Clostridium difficile: recent epidemiologic findings and advances in therapy.
McMaster-Baxter NL, Musher DM
Pharmacotherapy. 2007;27(7):1029.
Clostridium difficile-associated disease (CDAD) has become an important public health problem. The causative organism is acquired by the oral route from an environmental source or by contact with an infected person or a health care worker who serves as a vector. Disruption of the bowel microflora, generally by antibiotics, creates an environment that allows C. difficile to proliferate. Organisms produce toxins A and B, which cause intense inflammation of the colonic mucosa. The syndrome that results includes severe diarrhea, fever, abdominal pain, and leukocytosis. A new strain of C. difficile has become prevalent in the United States, Canada, and the United Kingdom.

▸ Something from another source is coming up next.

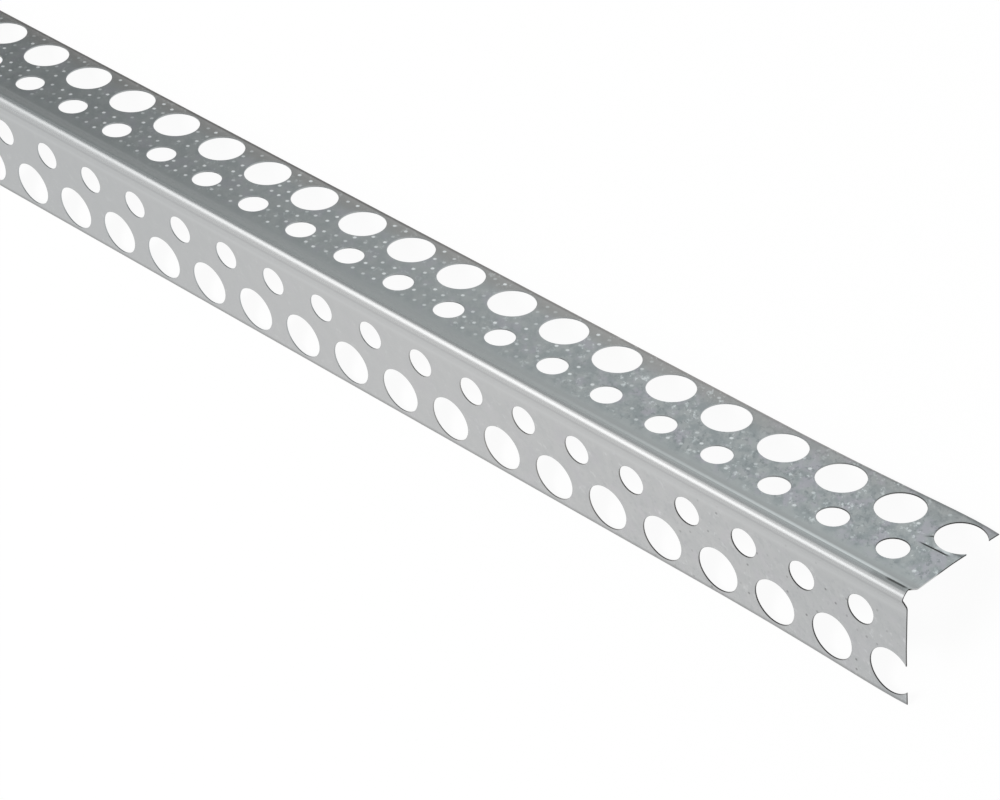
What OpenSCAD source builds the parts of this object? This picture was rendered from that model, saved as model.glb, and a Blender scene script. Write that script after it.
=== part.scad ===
// Perforated corner bead for plaster: one strip of galvanised sheet, with two wings and a raised nose.
// It stands like a tent on its two free edges. X runs along it, Y across it and Z up, in millimetres.
// The end at +X was cut off with a shear, which has bent a corner of each wing outwards.

/* [Stock] */
// Length of the bead
bead_length = 2500; // [100:1:3000]
// Thickness of the sheet
sheet = 0.3; // [0.25:0.05:0.5]
// Angle between the two wings, closed a little more than the wall's corner so that they spring onto it
wing_angle = 83; // [75:1:90]
// Width of a wing, from the corner where the two outer faces would meet to the free edge
wing_w = 25; // [25:0.5:40]

/* [Holes] */
// Distance between neighbouring holes of a row
hole_pitch = 14; // [13.5:0.5:25]
// Diameter of the large holes, which the plaster keys through
large_hole_d = 9.6; // [6:0.1:9.8]
// Distance of the row of large holes from the corner
large_hole_row = 19.1; // [18.5:0.1:19.5]
// Diameter of the small holes, for plaster and nails
small_hole_d = 6.1; // [3:0.1:6.2]
// Distance of the row of small holes from the corner
small_hole_row = 8.9; // [8.5:0.05:10]

/* [Nose] */
// Height of the nose's crown above the corner where the two outer faces would meet
nose_h = 0.65; // [0.4:0.05:0.9]
// Angle by which each flank of the nose flares out from its wing
flare_angle = 25; // [20:1:30]
// Outer radius of the crown, the gently rounded top of the nose
crown_r = 3; // [2:0.1:4]
// Angle from the top of the crown to each of its two edges
crown_angle = 18; // [12:1:22]
// Outer radius of the bend at each edge of the crown
shoulder_r = 0.6; // [0.6:0.05:0.8]
// Radius of the hollow bend where a wing turns into its flank, on the outer face
root_r = 1.5; // [0.8:0.1:2]

/* [Sheared end] */
// How far the sheared end lies past the middle of the first large hole, which it cuts through
end_cut = 3.7; // [1:0.1:4]
// Angle by which the corner of each wing is bent outwards
bent_angle = 4; // [1:0.5:6]
// Length of the bent corner's free edge. The fold runs from there to the foot of the nose at the sheared end
bent_l = 45; // [20:1:60]

/* [Hidden] */
$fn = 64;
bend_step = 9;
// Sheet past the sheared end that the shear takes off, and how far a bent corner laps back over its fold
spare = 2;
lap = 0.3;
wing_slope = 90 - wing_angle / 2;
flank_slope = wing_slope + flare_angle;

// Unit vectors across and along a stretch of the outer face that falls away at this slope
function across(slope) = [sin(slope), cos(slope)];
function along(slope) = [cos(slope), -sin(slope)];

// The half section from the crown to the wing, whose outer face points at the corner, which is at [0, 0]
crown_centre = [0, nose_h - crown_r];
shoulder_centre = crown_centre + (crown_r - shoulder_r) * across(crown_angle);
flank_top = shoulder_centre + shoulder_r * across(flank_slope);
flank_drop = (flank_top + root_r * across(flank_slope)) * across(wing_slope) - root_r;
flank_l = flank_drop / sin(flare_angle);
flank_foot = flank_top + flank_l * along(flank_slope);
root_centre = flank_foot + root_r * across(flank_slope);

// The fold of a bent corner in the plane of the wing: its foot beside the nose, and its angle to the bead
fold_foot = [0, root_centre * along(wing_slope) + 2 * lap];
fold_angle = atan2(wing_w - fold_foot[1], bent_l);

// The lowest point is the inner corner of the free edge
rest_h = wing_w * sin(wing_slope) + sheet * cos(wing_slope);

// Points of a bend of the sheet about this centre, from one slope to the other
function bend(centre, r, slope_a, slope_b) =
    let (steps = ceil(abs(slope_b - slope_a) / bend_step))
    [for (i = [0:steps]) centre + r * across(slope_a + (slope_b - slope_a) * i / steps)];

// The half section from the crown to the free edge, at this depth under the outer face
function half_section(depth) = concat(
    bend(crown_centre, crown_r - depth, 0, crown_angle - bend_step / 2),
    bend(shoulder_centre, shoulder_r - depth, crown_angle, flank_slope),
    bend(root_centre, -root_r - depth, flank_slope, wing_slope),
    [wing_w * along(wing_slope) - depth * across(wing_slope)]
);

function backwards(points) = [for (i = [len(points) - 1:-1:0]) points[i]];

// The same points on the other side, without the first, which lies on the middle line
function mirrored(points) = [for (i = [1:len(points) - 1]) [-points[i][0], points[i][1]]];

module section() {
    outer = half_section(0);
    inner = half_section(sheet);
    polygon(concat(outer, backwards(inner), mirrored(inner), backwards(mirrored(outer))));
}

// Both wings, each drawn flat: X from the sheared end, Y from the corner to the free edge, outer face at Z = 0
module on_each_wing() {
    rotate([-wing_slope, 0, 0]) children();
    mirror([0, 1, 0]) rotate([-wing_slope, 0, 0]) children();
}

// Outline of a wing's corner up to a line that lies this far back from the fold, with a margin past the sheet
module corner_outline(back, margin) {
    intersection() {
        translate([-spare - margin, fold_foot[1]])
            square([bent_l + spare + 2 * margin, wing_w - fold_foot[1] + margin]);
        translate(fold_foot)
            rotate(fold_angle)
                translate([-bent_l, -back])
                    square([3 * bent_l, 2 * wing_w]);
    }
}

// A wing's corner with its lap, turned outwards about the lap's back line on the inner face
module bent_corner() {
    translate([fold_foot[0], fold_foot[1], -sheet])
        rotate(fold_angle)
            translate([0, -lap, 0]) rotate([bent_angle, 0, 0]) translate([0, lap, 0])
                rotate(-fold_angle)
                    translate(-fold_foot)
                        linear_extrude(sheet)
                            corner_outline(lap, 0);
}

// The strip before punching, with the shear's cut still to come
module strip() {
    difference() {
        translate([-spare, 0, 0])
            rotate([90, 0, 90])
                linear_extrude(bead_length + spare)
                    section();
        on_each_wing()
            translate([0, 0, -2 * sheet])
                linear_extrude(3 * sheet)
                    corner_outline(0, 1);
    }
    on_each_wing() bent_corner();
}

module sheared_off() {
    reach = 2 * wing_w;
    translate([-reach, -reach, -reach])
        cube([reach, 2 * reach, 2 * reach]);
}

// Centres of a row's holes, from this distance from the sheared end to the last that the length still touches
function row(first) = [first:hole_pitch:bead_length + large_hole_d / 2];

// A punched hole, long enough to pass through a bent corner too
module hole(x, row_y, d) {
    translate([x, row_y, -2 * sheet])
        cylinder(d = d, h = 3 * sheet + wing_w * sin(bent_angle));
}

module holes() {
    for (x = row(end_cut)) hole(x, large_hole_row, large_hole_d);
    for (x = row(end_cut + hole_pitch / 2)) hole(x, small_hole_row, small_hole_d);
}

module corner_bead() {
    color([0.72, 0.74, 0.74])
        translate([bead_length / 2, 0, rest_h])
            rotate([0, 0, 180])
                difference() {
                    strip();
                    sheared_off();
                    on_each_wing() holes();
                }
}

corner_bead();
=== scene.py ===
# A galvanised corner bead for plaster, lying like a tent on a pale studio floor.
# Lengths are in millimetres until a mesh is made. x is the distance from the sheared end. s is the distance
# over the outer face from the middle of the nose, positive on the +Y side and negative on the -Y side. u
# is s without its sign, counted from the corner where the two flat outer faces would meet.
import math
from functools import reduce
from types import SimpleNamespace
import bpy
import numpy as np
from mathutils import Matrix, Vector
from mathutils.geometry import delaunay_2d_cdt


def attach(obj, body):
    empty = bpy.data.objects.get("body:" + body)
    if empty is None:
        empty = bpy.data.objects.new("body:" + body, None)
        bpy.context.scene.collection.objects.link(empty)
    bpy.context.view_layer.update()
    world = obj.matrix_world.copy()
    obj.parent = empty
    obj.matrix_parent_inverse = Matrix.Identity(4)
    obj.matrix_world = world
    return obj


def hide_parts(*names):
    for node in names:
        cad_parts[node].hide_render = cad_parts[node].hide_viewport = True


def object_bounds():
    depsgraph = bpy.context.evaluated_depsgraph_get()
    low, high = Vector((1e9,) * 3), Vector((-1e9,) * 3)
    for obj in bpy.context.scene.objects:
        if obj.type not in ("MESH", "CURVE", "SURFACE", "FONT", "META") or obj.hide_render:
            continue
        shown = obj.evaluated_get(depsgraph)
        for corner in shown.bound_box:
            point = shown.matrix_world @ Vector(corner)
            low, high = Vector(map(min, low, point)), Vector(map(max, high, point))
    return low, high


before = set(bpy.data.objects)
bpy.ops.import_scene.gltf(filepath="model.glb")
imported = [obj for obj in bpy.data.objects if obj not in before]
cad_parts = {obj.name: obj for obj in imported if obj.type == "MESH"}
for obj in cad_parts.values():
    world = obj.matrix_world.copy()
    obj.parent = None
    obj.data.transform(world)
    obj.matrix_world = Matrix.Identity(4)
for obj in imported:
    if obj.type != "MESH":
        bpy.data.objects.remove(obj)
CAD_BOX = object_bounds()

MM = 0.001

# Stock
BEAD_L = (CAD_BOX[1][0] - CAD_BOX[0][0]) / MM
SHEET = 0.3
WING_ANGLE = 83.0
WING_SLOPE = math.radians(90 - WING_ANGLE / 2)
WING_W = 25.0

# Holes
PITCH = 14.0
END_CUT = 3.7
LARGE_R, LARGE_ROW = 4.8, 19.1
SMALL_R, SMALL_ROW = 3.05, 8.9

# Nose
NOSE_H = 0.65
CROWN_R, CROWN_ANGLE = 3.0, math.radians(18)
SHOULDER_R = 0.6
ROOT_R = 1.5
FLARE_ANGLE = math.radians(25)
FLANK_SLOPE = WING_SLOPE + FLARE_ANGLE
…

Identified by pulsed-field gel electrophoresis (PFGE), this strain is called North America PFGE type 1, abbreviated as NAP-1. Clostridium difficile NAP-1 characteristically generates large amounts of toxins A and B, as well as an additional binary toxin and is associated with enhanced morbidity and a poor response to antibiotic therapy. Mild cases of CDAD may respond to cessation of antibiotic therapy, perhaps related to antibody production by the infected person, but most infected persons require antimicrobial therapy. Vancomycin has been approved by the United States Food and Drug Administration for treatment of CDAD, but reluctance to use this antibiotic in the hospital setting has led to reliance on metronidazole as first-line therapy. Recent studies show a high rate of failure, due either to infection by NAP-1 or to the presence, in hospitals, of older and sicker adults who have been treated with many broad-spectrum antibiotics. Nitazoxanide, bacitracin, teicoplanin, and fusidic acid are additional agents that have published efficacy for this indication in humans. Rifaximin and PAR-101 are under investigation. Other therapies, including polymers that bind C. difficile toxin and monoclonal antibodies to toxins, and preventive measures such as toxoid vaccines are also under study.